Строго говоря, испуг лирического героя вызван не столько подлинной сложностью проблемы самой по себе, сколько недопустимо примитивным, «механическим» пониманием притчи.
Беатриче — не проститутка, Гете — не глухонемой, Байрон — не шут. В земной жизни они получили немало «доброго», следовательно, по «воле равновесья» — (о, ужас!) — в жизни той они должны быть умалены, подобно евангельскому богачу. Не исключено, что в гумилевском стихотворении сказалось не изжитое еще влияние Ф. Ницше, также трактовавшего христианскую теодицею крайне примитивно. «Христианство, — писал Ницше в своем “Антихристе”, — взяло сторону всех слабых, униженных, неудачников, оно создало идеал из противоречия инстинктов поддержания сильной жизни; оно внесло порчу в самый разум духовно-сильных натур, так как оно научило их чувствовать высшие духовные ценности как греховные, ведущие к заблуждению, как искушения»(Ницше Ф. Сочинения.
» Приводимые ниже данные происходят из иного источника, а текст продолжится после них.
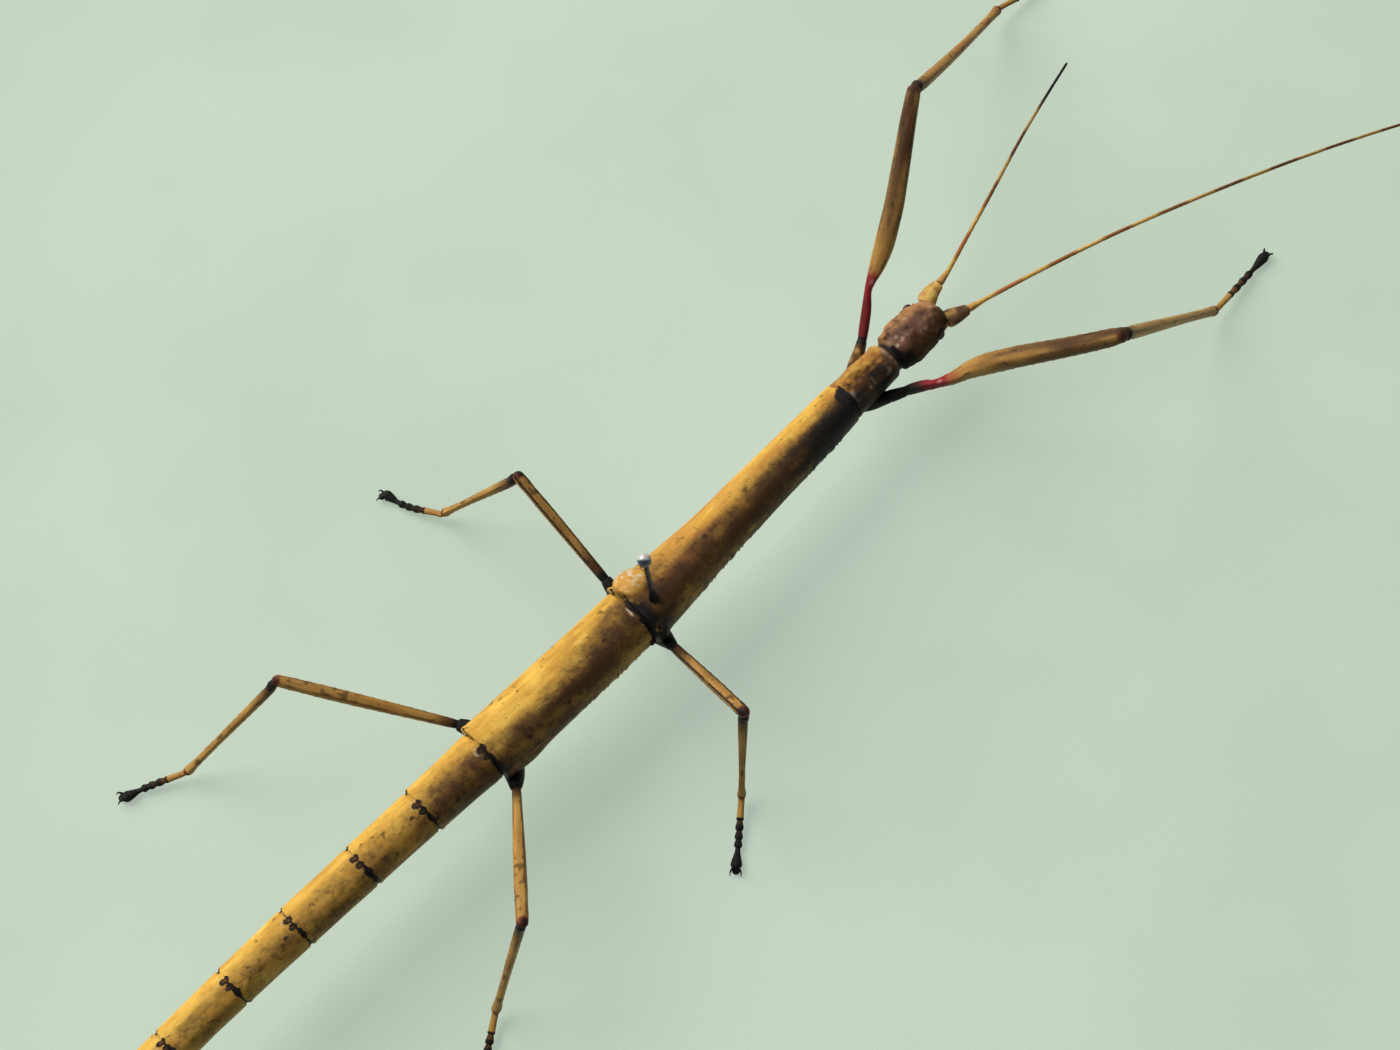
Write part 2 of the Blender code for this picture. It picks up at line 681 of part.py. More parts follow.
def pin_parts(body):
    """The pin through the rear of the mesothorax, with room round it, and its ball head."""
    foot = Vector((PIN_X, PIN_Y, PIN_TIP_Z))
    radius = 0.5 * PIN_DIAMETER
    crown = PIN_HEAD_Z - 0.5 * PIN_HEAD_DIAMETER - 0.1
    path = [foot, foot + UP * 1.2, foot + UP * 10.0, foot + UP * (crown - PIN_TIP_Z)]
    radii = [(0.5 * radius,) * 2, (radius,) * 2, (radius,) * 2, (radius,) * 2]
    tube("pin_shaft", path, radii, STEEL, 12, Vector((0, 1, 0)))
    centre = Vector((PIN_X, PIN_Y, PIN_HEAD_Z))
    ball = (0.5 * PIN_HEAD_DIAMETER,) * 3
    make_solid("pin_head", ellipsoid_rings(centre, ball, 14, 8, "Z"), PEARL)
    hole = [Vector((PIN_X, PIN_Y, z)) for z in (2.0, 26.0)]
    drill = tube("pin_hole", hole, [(0.5 * PIN_HOLE,) * 2] * 2, SOOT, 12, Vector((0, 1, 0)))
    cut(body, drill)


def centre_on_footprint():
    """Moves everything so that the middle of the bounding box is over the origin."""
    bpy.context.view_layer.update()
    corners = []
    for obj in bpy.data.objects:
        if not obj.hide_render:
            corners += [vertex.co for vertex in obj.data.vertices]
    low_x = min(point.x for point in corners)
    high_x = max(point.x for point in corners)
    low_y = min(point.y for point in corners)
    high_y = max(point.y for point in corners)
    shift = Vector((-(low_x + high_x) / 2, -(low_y + high_y) / 2, 0.0))
    for obj in bpy.data.objects:
        for vertex in obj.data.vertices:
            vertex.co += shift


def main():
    clear_scene()
    head_parts()
    mouth_parts()
    antenna("left", Vector((2.75, -0.1, 15.0)), (-93.0, -4.0, 17.0), (17.0, -5.0), 45.0)
    antenna("right", Vector((-2.25, -0.1, 14.6)), (-116.8, -6.0, 5.0), (16.0, -20.0), 88.0)
    trunk_piece("prothorax", PROTHORAX, OCHRE, 20, 3)
    body = trunk_piece("mesothorax", MESOTHORAX, STRAW, 20, 10)
    trunk_piece("metathorax", METATHORAX, STRAW, 20, 5)
    trunk_piece("median_segment", MEDIAN_SEGMENT, STRAW, 18, 2)
    tail_y = abdomen_pieces()
    tail_parts(tail_y)
    for label, pose in LEGS.items():
        leg(label, pose)
    pin_parts(body)
    centre_on_footprint()


main()
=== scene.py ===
"""The looks of the giant stick insect: skins, shell detail, colours, light and camera.

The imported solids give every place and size. Blender's objects are in metres. The numbers of
the insect itself are in millimetres, as a person would measure it.
"""

import functools
import json
import math

import bpy
import numpy as np
from mathutils import Matrix, Vector

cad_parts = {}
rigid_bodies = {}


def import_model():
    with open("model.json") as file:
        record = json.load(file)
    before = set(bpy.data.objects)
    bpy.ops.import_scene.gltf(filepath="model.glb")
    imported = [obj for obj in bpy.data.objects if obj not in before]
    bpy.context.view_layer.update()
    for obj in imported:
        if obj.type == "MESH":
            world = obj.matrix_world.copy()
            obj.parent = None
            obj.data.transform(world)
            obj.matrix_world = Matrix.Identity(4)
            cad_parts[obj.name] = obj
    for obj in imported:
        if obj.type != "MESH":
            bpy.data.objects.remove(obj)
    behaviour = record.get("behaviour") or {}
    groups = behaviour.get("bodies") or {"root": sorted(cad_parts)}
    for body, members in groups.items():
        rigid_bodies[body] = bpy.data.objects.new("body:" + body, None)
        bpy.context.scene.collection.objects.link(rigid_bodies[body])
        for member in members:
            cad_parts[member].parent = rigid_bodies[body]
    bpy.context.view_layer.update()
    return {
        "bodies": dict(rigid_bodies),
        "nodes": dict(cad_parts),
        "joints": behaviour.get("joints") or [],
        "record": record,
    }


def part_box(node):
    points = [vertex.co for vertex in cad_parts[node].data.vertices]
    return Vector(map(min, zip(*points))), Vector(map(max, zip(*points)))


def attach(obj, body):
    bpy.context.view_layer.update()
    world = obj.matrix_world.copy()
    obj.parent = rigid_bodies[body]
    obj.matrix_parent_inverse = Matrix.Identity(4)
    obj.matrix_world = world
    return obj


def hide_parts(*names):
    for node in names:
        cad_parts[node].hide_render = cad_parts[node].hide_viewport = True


MM = 0.001
TO_MM = 1000.0
X_AXIS, Y_AXIS, Z_AXIS = np.eye(3)
BODY = "root"
SIDES = ("left", "right")
PAIRS = ("fore", "mid", "hind")

# Where the camera stands, from the middle of the pin at floor level.
CAMERA_FROM_PIN = Vector((-91.25, 70.1, 294.7)) * MM
CAMERA_AZIMUTH = 228.6
CAMERA_LIFT = 65.5
CAMERA_ROLL = -5.2
FIELD_OF_VIEW = 38.0
SENSOR_WIDTH = 36.0
# The key light's lean away from the view, as a sine and cosine.
KEY_TILT = (0.93, 0.37)
FLOOR_REACH = 3.0
FLOOR_COLOURS = ((0.147, 0.178, 0.144), (0.161, 0.192, 0.16))
FLOOR_GLOW = 2.27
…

В 2 т. М., 1990. Т. 2. С. 634–635). На это, конечно, очень легко возразить, что богатство (как материальное, так и интеллектуальное — талант, физическое здоровье и т. д.) отрицается христианством только в качестве источника соблазна забвения тех самых «высших духовных ценностей», о которых и печется Ницше, источника духовной пошлости. В равной мере и бедность (слабость, униженность, неуспех и т. п.) сама по себе не признается добродетелью, но только в сочетании со смирением и верой. Такой взгляд на «богатство» и «бедность» присутствует и у ветхозаветных пророков. «… Богатые здесь, — пишет в толкованиях на XXXIII псалом свт. Феофан Затворник, — то же, что не взыскивающие Господа, необращающиеся к Нему в нуждах, самодовольные, своими средствами без Бога чающие устроить участь свою во благо, т. е. во всем полагающиеся на силу свою, на деньги, связи и свое положение. Это те, о которых говорится: “утучнел, отолстел, разжирел; и оставил он Бога, создавшего его” (Втор. 32:15). […] Берется здесь во внимание не внешнее положение… а внутреннее их настроение и соответственное тому состоянье духа» (Свт. Феофан Затворник. Тридцать третий псалом. М., 1997. С. 88–89).